Exercise requirements: Copy, character for character, the lines running from the one with "Keep writing the" to the one with "the cutters away.", ends included. Leave out every other line.

Records to use:
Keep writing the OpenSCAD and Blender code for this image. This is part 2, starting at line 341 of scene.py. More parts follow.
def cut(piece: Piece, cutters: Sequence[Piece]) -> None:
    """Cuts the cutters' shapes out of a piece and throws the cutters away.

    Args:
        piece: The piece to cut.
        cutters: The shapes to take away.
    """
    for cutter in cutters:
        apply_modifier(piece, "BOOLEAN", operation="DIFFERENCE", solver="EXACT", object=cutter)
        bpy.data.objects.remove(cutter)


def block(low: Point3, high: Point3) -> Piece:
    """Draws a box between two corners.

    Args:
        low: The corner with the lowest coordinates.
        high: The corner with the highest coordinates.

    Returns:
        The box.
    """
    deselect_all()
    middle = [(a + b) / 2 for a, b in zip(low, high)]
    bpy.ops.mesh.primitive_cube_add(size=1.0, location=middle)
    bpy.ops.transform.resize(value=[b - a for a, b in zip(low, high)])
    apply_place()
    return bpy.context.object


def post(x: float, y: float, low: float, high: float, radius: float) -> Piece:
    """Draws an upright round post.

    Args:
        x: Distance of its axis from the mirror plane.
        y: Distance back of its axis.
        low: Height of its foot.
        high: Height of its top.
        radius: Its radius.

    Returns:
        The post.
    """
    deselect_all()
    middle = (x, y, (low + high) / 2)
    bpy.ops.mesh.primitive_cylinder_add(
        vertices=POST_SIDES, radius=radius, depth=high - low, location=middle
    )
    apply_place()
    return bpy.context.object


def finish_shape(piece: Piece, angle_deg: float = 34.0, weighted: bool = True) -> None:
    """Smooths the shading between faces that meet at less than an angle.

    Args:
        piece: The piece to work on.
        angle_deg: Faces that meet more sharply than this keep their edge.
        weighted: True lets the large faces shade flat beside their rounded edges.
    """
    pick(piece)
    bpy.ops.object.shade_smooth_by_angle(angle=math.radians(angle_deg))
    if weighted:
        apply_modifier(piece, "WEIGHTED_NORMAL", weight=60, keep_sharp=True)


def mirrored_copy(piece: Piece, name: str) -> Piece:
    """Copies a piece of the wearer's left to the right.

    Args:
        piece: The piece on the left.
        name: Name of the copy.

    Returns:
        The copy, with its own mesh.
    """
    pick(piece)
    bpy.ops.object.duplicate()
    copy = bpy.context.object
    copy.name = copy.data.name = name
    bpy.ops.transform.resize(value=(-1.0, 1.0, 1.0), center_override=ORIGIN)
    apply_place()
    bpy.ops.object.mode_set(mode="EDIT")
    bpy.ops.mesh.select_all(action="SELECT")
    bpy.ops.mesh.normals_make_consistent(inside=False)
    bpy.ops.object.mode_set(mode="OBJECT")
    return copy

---

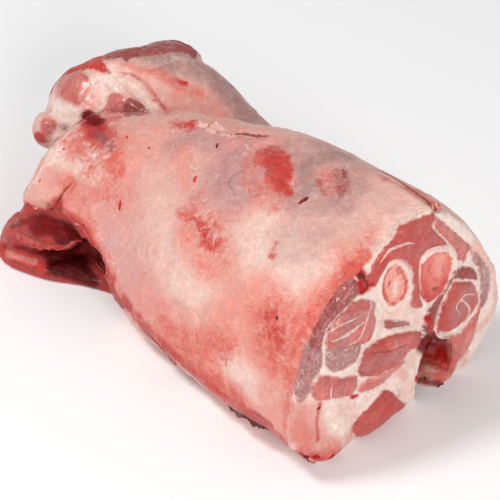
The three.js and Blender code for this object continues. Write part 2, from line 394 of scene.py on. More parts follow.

---

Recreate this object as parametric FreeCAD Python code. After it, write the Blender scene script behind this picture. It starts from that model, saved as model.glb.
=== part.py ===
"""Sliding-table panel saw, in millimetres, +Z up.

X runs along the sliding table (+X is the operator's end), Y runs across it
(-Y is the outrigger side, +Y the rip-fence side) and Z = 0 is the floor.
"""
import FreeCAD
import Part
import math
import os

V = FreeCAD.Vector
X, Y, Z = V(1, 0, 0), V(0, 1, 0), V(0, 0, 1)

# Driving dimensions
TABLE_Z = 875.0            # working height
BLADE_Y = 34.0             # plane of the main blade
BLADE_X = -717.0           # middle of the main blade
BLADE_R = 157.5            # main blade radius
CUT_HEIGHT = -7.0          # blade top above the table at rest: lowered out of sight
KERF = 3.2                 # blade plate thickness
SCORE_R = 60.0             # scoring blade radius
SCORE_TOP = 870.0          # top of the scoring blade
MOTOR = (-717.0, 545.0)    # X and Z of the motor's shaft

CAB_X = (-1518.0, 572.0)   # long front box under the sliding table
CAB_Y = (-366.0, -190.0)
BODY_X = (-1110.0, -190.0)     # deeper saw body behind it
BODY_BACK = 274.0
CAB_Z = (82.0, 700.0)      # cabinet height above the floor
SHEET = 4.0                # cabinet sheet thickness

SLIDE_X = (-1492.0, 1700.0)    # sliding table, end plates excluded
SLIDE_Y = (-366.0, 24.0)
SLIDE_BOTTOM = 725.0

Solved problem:
Keep writing the OpenSCAD and Blender code for this image. This is part 2, starting at line 341 of scene.py. More parts follow.
def cut(piece: Piece, cutters: Sequence[Piece]) -> None:
    """Cuts the cutters' shapes out of a piece and throws the cutters away.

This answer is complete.